The commitment to obligatory nature as an initial impulse may be understandable in a context of paradigm change, but the real success of these mechanisms will come from their capacity to generate satisfactory solutions that will progressively make them the preferred option on their own merits, beyond their obligatory nature.

Conclusion: Between Hope and Caution

The new regulation of the appropriate means of non-jurisdictional dispute resolution is in line with a clear international trend towards the promotion of alternatives to judicial dispute resolution. This trend responds both to practical needs – decongesting the courts, reducing costs – and to a philosophy that values the protagonism of the parties in the management of their own conflicts.

In this sense, Spanish legislation joins a global movement that has shown positive results in many jurisdictions. However, only time will tell whether the legislative technique used, especially the commitment to mandatory nature as a procedural requirement, is the most appropriate to achieve the true purpose of encouraging agreement in order to avoid litigation.

The success of this reform will depend not only on its regulatory design, but also on factors such as adequate training of the professionals involved, public awareness of the advantages of these alternative routes, and the system’s capacity to evaluate and adapt according to the results obtained.

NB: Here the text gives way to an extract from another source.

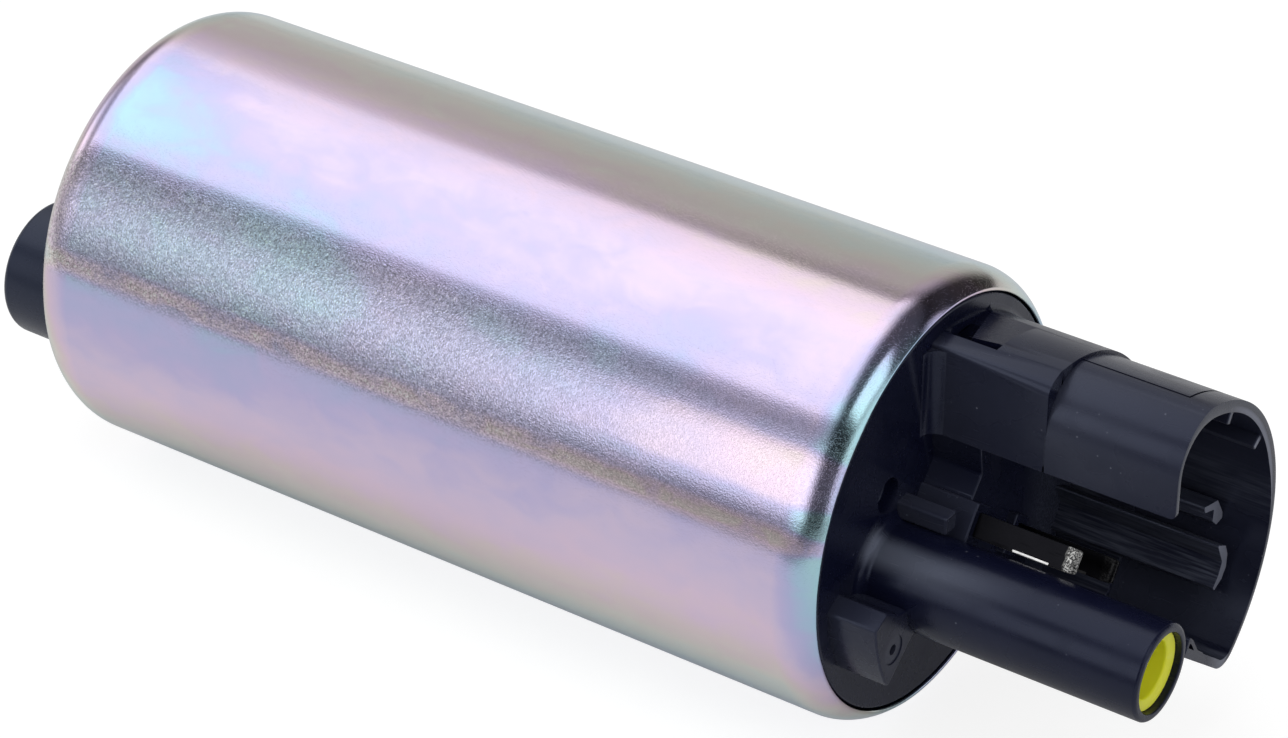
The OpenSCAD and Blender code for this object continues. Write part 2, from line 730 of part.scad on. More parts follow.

In short, we are facing an ambitious and necessary reform, which opens up a hopeful horizon but which will have to overcome important challenges in order to consolidate itself as a true paradigm shift in the administration of justice in Spain. The true criterion of success will not be the number of negotiation attempts made, but the quality of the agreements reached and the satisfaction of citizens with a more participatory, efficient justice system adapted to their real needs.